Ты что такое говоришь, Вера? с обидой спросила младшая сестра. Она умерла от инсульта. Так сказал папа и врач.
Отец всегда её поколачивал, а в новогоднюю ночь не рассчитал силы и избил, доведя до больницы, со злостью выплюнула Вера. Я всё слышала. Он нашёл у неё противозачаточные таблетки, кричал, что ему нужен сын, а мама плакала и пыталась объяснить о запрете врачей рожать ещё одного ребёнка.
Хотелось материться и, кажется, изо рта вылетело несколько крепких слов, только как-то повлиять и исправить ситуацию они не могли. Не знаю, кого из твареподобных мне хотелось убить больше. Прошлое рушилось, утягивая в руины с собой настоящее, такое же лживое, как и вся наша жизнь. Сплошная ширма, скрывающая нутро отца, оказавшееся прогнившим насквозь, прячущая гнусную реальность «счастливого» Вериного брака, уничтожающего всё живое, и ставящая нас в позу рака, разворачивая к будущему задницей.

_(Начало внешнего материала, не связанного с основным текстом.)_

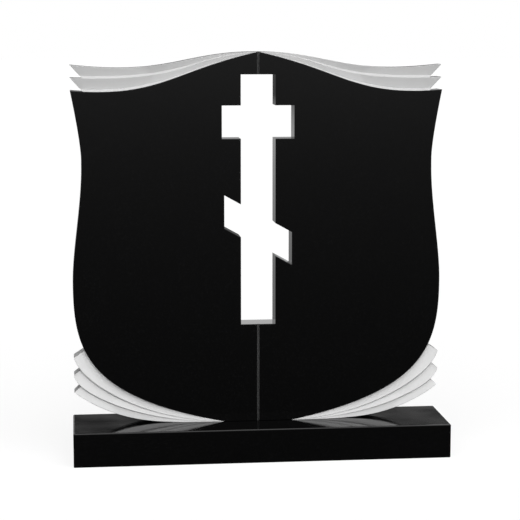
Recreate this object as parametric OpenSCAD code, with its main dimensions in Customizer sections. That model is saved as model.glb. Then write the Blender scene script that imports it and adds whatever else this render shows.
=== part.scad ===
// Headstone: a book-shaped slab with a see-through cross, standing on a low plinth.
// Millimetres, +Z up, front towards -Y. Origin: middle of the plinth's underside.

/* [Plinth] */
// Width of the plinth, left to right
plinth_w = 1103; // [1090:1:1300]
// Depth of the plinth, front to back
plinth_d = 250; // [240:5:320]
// Height of the plinth
plinth_h = 100; // [60:5:200]
// Radius of the plinth's top and upright edges
plinth_round = 4; // [3:0.5:14]
// Radius of the plinth's edges at the ground
plinth_arris = 2; // [1:0.5:6]

/* [Slab] */
// Width across the slab's corners and its widest curve
slab_w = 1080; // [1060:5:1090]
// Height from the plinth's top to the top edge at the middle
slab_h = 1085; // [1080:5:1100]
// Thickness of the slab at its polished face
slab_t = 77; // [60:1:90]
// Bare ledge of the plinth in front of the slab
front_ledge = 108; // [60:1:120]
// How far the slab stands to the right of the plinth's middle
slab_x = -6.5; // [-10:0.5:10]
// Width of the slab at its waist
waist_w = 1022; // [1000:1:1040]
// Height of the waist above the plinth's top
waist_z = 757; // [740:1:775]
// Height of the widest curve above the plinth's top
bulge_z = 415; // [400:1:430]
// Width of the polished foot that stands on the plinth
foot_w = 200; // [180:5:220]
// Width of all the pages where they stand on the plinth
page_foot_w = 440; // [420:5:460]

/* [Pages] */
// How far the pages next to the polished face lie behind it
page_recess = 15; // [10:1:32]
// How much deeper each further page lies
page_step = 1; // [0.5:0.5:5]
// Height of the topmost corner of the upper pages
upper_tip_z = 1048; // [1040:1:1055]
// Drop from each upper corner to the next
upper_drop = 36.5; // [34:0.5:40]
// How far each notch between the upper corners goes in
upper_notch = 36; // [24:1:44]
// Height of the highest corner of the lower pages
lower_tip_z = 198; // [190:1:204]
// Drop from each lower corner to the next
lower_drop = 52.5; // [50:0.5:54]
// Slope of the cut end of the highest lower page
lower_cut = 33; // [28:1:38]
// How much steeper each next page's end is cut
lower_turn = 5; // [0:1:6]

/* [Cross] */
// Width of the upright of the cross
upright_w = 101; // [80:1:120]
// Height of the foot of the cross above the plinth's top
cross_bottom = 290.5; // [270:0.5:310]
// Height of the head of the cross above the plinth's top
cross_top = 1020; // [1000:1:1030]
// Length of the level bar
bar_w = 211; // [180:1:260]
// Height of the level bar's lower edge above the plinth's top
bar_z = 835; // [800:1:850]
// Thickness of the level bar
bar_t = 96; // [70:1:110]
// Length of the slanted bar, measured level
slant_w = 198; // [160:2:240]
// Slope of the slanted bar, down towards the right
slant_angle = 29; // [10:1:40]
// Height of the slanted bar's middle above the plinth's top
slant_z = 568; // [500:1:600]
// Thickness of the slanted bar, measured upright
slant_t = 96; // [70:1:110]

/* [Gutter] */
// Width of the groove down the middle of the book
gutter_w = 6.5; // [4:0.5:12]
// Depth of the groove down the middle of the book
gutter_d = 5; // [2:0.5:8]

/* [Hidden] */
// Straight pieces in each curved stretch of an outline
curve_steps = 20;
// Straight pieces in each rounded corner of the plinth
corner_steps = 6;
// How far a cutting tool runs past the stone
past = 10;
// How far a cut page end runs on under the next page
page_run = 36;
// How far an upper notch dips into the page below it
notch_dip = 3;
slab_y = front_ledge - plinth_d / 2;
half_w = slab_w / 2;
black = [0.05, 0.05, 0.055];

// The pulls of each curve: where its direction points as it leaves and as it arrives
first_pull = [[214, 0], [-290, -32]];
second_pull = [[230, -15], [-364, -12]];
face_pull = [[248, -54], [-258, -21]];
shoulder_pull = [[-33, -169], [0, 20]];
hip_pull = [[0, -113], [0, 97]];
low_pull = [[0, -193], [407, 81]];
lower_pulls = [[[-15, -64], [257, 6]], [[4, -38], [292, 0]], [[-118, -88], [98, 0]]];

// A curve between two points, led by its two pulls, as a list of points
function curve(from, to, pull) =
    [for (i = [0:curve_steps]) let (t = i / curve_steps, u = 1 - t)
        u * u * u * from + 3 * u * u * t * (from + pull[0])
        + 3 * u * t * t * (to + pull[1]) + t * t * t * to];

// A quarter turn round a centre, starting at the given angle
function quarter(centre, r, start) =
    [for (i = [0:corner_steps]) let (turn = start + 90 * i / corner_steps)
        centre + r * [cos(turn), sin(turn)]];

// A rectangle whose lower and upper corners have their own radii, centred on x
function rounded_box(w, h, r_low, r_high) = concat(
    quarter([w / 2 - r_low, r_low], r_low, -90),
    quarter([w / 2 - r_high, h - r_high], r_high, 0),
    quarter([r_high - w / 2, h - r_high], r_high, 90),
    quarter([r_low - w / 2, r_low], r_low, 180));

// The whole of an outline whose right half runs from the top middle to the bottom middle
function both(right) = concat(right,
    [for (i = [len(right) - 1:-1:0]) if (right[i].x > 0) [-right[i].x, right[i].y]]);

// The right half of the slab: the points where its curves meet
top_mid = [0, slab_h];
waist = [waist_w / 2, waist_z];
bulge = [half_w, bulge_z];
foot_end = [foot_w / 2, 0];
page_foot_end = [page_foot_w / 2, 0];
lower_foots = [foot_end, foot_end, page_foot_end];
function upper_tip(i) = [half_w, upper_tip_z - i * upper_drop];
function lower_tip(i) = [half_w, lower_tip_z - i * lower_drop];

// Stands an outline up and gives it its thickness, from a depth behind the face to the back
module stand(outline, depth) {
    translate([0, slab_y + slab_t, 0]) rotate([90, 0, 0])
        linear_extrude(height = slab_t - depth) polygon(outline);
}

module polished_face() {
    stand(both(concat(
        curve(top_mid, upper_tip(2), face_pull),
        curve(upper_tip(2), waist, shoulder_pull),
        curve(waist, bulge, hip_pull),
        curve(bulge, foot_end, low_pull),
        [[0, 0]])), 0);
}

// An upper page runs along its edge to a sharp corner and is cut back below it
module upper_page(i, pull) {
    notch = upper_tip(i + 1) - [upper_notch, notch_dip];
    stand(both(concat(curve(top_mid, upper_tip(i), pull), [notch, [0, waist_z]])),
        page_recess + (1 - i) * page_step);
}

// A lower page is cut off square at its end and runs down its edge to the foot
module lower_page(i) {
    cut_end = lower_tip(i) + page_run * [-1, tan(lower_cut + i * lower_turn)];
    stand(both(concat([[0, waist_z], cut_end],
        curve(lower_tip(i), lower_foots[i], lower_pulls[i]), [[0, 0]])),
        page_recess + i * page_step);
}

// An upright square opening, right through the slab
module opening(z, w, h) {
    translate([-w / 2, slab_y - past, z]) cube([w, slab_t + 2 * past, h]);
}

module slanted_opening() {
    side = slant_w / 2;
    drop = side * tan(slant_angle);
    rise = slant_t / 2;
    translate([0, slab_y + slab_t + past, slant_z]) rotate([90, 0, 0])
        linear_extrude(height = slab_t + 2 * past)
        polygon([[-side, drop - rise], [side, -drop - rise], [side, rise - drop], [-side, drop + rise]]);
}

module cross_opening() {
    opening(cross_bottom, upright_w, cross_top - cross_bottom);
    opening(bar_z, bar_w, bar_t);
    slanted_opening();
}

module gutter() {
    side = gutter_w / 2;
    translate([0, slab_y, -past]) linear_extrude(height = slab_h + 2 * past)
        polygon([[-side, -past], [side, -past], [side, 0], [0, gutter_d], [-side, 0]]);
}

module book_slab() {
    color(black) translate([slab_x, 0, plinth_h]) difference() {
        union() {
            polished_face();
            upper_page(0, first_pull);
            upper_page(1, second_pull);
            for (i = [0:2]) lower_page(i);
        }
        cross_opening();
        gutter();
    }
}

module plinth() {
    color(black) intersection() {
        translate([0, plinth_d / 2, 0]) rotate([90, 0, 0]) linear_extrude(height = plinth_d)
            polygon(rounded_box(plinth_w, plinth_h, plinth_arris, plinth_round));
        translate([-plinth_w / 2, 0, 0]) rotate([90, 0, 90]) linear_extrude(height = plinth_w)
            polygon(rounded_box(plinth_d, plinth_h, plinth_arris, plinth_round));
        translate([0, -plinth_d / 2, 0]) linear_extrude(height = plinth_h)
            polygon(rounded_box(plinth_w, plinth_d, plinth_round, plinth_round));
    }
}

book_slab();
plinth();
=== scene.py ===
import math

import bmesh
import bpy
from bpy.props import FloatProperty, FloatVectorProperty, IntProperty, PointerProperty
from bpy.types import Operator, Panel, PropertyGroup
from mathutils import Matrix, Vector


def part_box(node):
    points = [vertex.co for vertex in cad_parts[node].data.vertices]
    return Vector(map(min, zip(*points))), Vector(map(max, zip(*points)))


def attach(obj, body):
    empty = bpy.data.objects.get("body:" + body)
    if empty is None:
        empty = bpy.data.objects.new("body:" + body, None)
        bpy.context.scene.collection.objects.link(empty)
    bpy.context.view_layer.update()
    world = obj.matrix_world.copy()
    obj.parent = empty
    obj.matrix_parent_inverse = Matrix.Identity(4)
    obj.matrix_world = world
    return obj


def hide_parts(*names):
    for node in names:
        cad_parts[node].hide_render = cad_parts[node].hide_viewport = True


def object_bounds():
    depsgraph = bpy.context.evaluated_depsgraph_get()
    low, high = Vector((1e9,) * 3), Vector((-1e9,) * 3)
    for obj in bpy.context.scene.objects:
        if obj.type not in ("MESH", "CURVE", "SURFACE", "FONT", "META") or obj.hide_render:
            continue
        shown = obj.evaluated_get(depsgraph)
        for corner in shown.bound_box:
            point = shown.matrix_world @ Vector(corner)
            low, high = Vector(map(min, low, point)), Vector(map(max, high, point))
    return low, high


bl_info = {
    "name": "Book Headstone",
    "version": (1, 0, 0),
    "blender": (4, 5, 0),
    "location": "3D View > Sidebar > Headstone",
    "description": "Makes a book-shaped headstone with a see-through cross, its plinth and a plain stage",
    "category": "Add Mesh",
}

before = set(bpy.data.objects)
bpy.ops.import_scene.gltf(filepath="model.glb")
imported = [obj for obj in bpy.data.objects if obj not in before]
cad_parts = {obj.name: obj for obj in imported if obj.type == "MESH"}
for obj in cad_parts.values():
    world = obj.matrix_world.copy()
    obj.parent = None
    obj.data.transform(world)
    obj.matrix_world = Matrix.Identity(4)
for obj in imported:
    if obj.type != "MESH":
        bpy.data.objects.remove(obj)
CAD_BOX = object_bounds()
SLAB_LOW, SLAB_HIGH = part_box("book_slab")
PLINTH_LOW, PLINTH_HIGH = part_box("plinth")

# The slab's finishes, in the order of its materials; the two page tones, the groove and the cut ends differ
# by painted shade and light
POLISHED, UPPER_PAGE, LOWER_PAGE, GROOVE, CUT_END = range(5)
RIGHT, LEFT = 1, -1
# Two places nearer than this are one
TOUCH = 1e-6
# An outline that turns less than this at a place is straight there
STRAIGHT = 1e-3
# How often the stretch that holds a crossing is halved
HALVINGS = 40
# Edges that turn more than this stay sharp
SHARP_ANGLE = math.radians(30)


# ---------------------------------------------------------------- sizes and colours

def length(name, description, default):
    """A length in metres, shown in the scene's own unit."""
    return FloatProperty(name=name, description=description, default=default, min=0.0, unit="LENGTH")


def angle(name, description, degrees):
    """An angle, written in degrees."""
    return FloatProperty(name=name, description=description, default=math.radians(degrees), unit="ROTATION")


def colour(name, description, grey):
    """A grey, given as one number or as red, green and blue."""
    value = (grey, grey, grey) if isinstance(grey, float) else grey
    return FloatVectorProperty(name=name, description=description, default=value, size=3,
                               min=0.0, max=1.0, subtype="COLOR")


def level(name, description, default):
    """A plain number, such as a strength or a share."""
    return FloatProperty(name=name, description=description, default=default)


class SlabSizes(PropertyGroup):
    """The outline of the slab, the groove and the eased edges."""
    waist_width: length("Waist Width", "Width of the slab at its waist", 1.022)
    waist_height: length("Waist Height", "Height of the waist above the slab's foot", 0.757)
    bulge_height: length("Bulge Height", "Height of the widest curve above the slab's foot", 0.415)
    foot_width: length("Foot Width", "Width of the polished foot", 0.2)
    page_foot_width: length("Page Foot Width", "Width of all the pages at the foot", 0.44)
    groove_width: length("Groove Width", "Width of the groove down the middle", 0.0065)
    groove_depth: length("Groove Depth", "Depth of the groove down the middle", 0.005)
    arris: length("Arris", "Width of the eased edges", 0.001)
    steps: IntProperty(name="Steps", description="Straight pieces along a page", default=64, min=24)


class PageSizes(PropertyGroup):
    """The leaves of the book, above and below the polished face."""
    upper_tip: length("Upper Tip", "Height of the topmost corner", 1.048)
    upper_drop: length("Upper Drop", "Drop from each upper corner to the next", 0.0365)
    upper_notch: length("Upper Notch", "How far each upper notch goes in", 0.036)
    notch_dip: length("Notch Dip", "How far an upper notch dips into the next page", 0.003)
    lower_tip: length("Lower Tip", "Height of the highest lower corner", 0.198)
    lower_drop: length("Lower Drop", "Drop from each lower corner to the next", 0.0525)
    lower_cut: angle("Lower Cut", "Slope of the cut end of the highest lower page", 33)
    lower_turn: angle("Lower Turn", "How much steeper each next page's end is cut", 5)
    recess: length("Recess", "Depth of the wall behind the polished face", 0.015)
    upper_wall: length("Upper Wall Run", "How far the wall above the polished face slopes out", 0.006)
    lower_wall: length("Lower Wall Run", "How far the wall below the polished face slopes out", 0.005)
    upper_run: length("Upper Step Run", "How far the step between the upper pages slopes out", 0.0055)
    lower_run: length("Lower Step Run", "How far a step between lower pages slopes out", 0.0055)
    step: length("Step", "Depth of a step from page to page", 0.0085)
    tilt: angle("Tilt", "How far each page leans forward towards its outer edge", 11)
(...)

Мы должны действовать совместными усилиями, должны держаться друг друга, чтобы уйти от гнёта отца и научиться дышать свободно, уверяла Вера, а я осознала, насколько важно уберечь Любу и сохранить её малыша. За месяц-два я подготовлю почву для побега, добуду документы и сниму дом.
А если папа узнает о беременности? сжалась от страха Любаша. Он убьёт меня, как маму.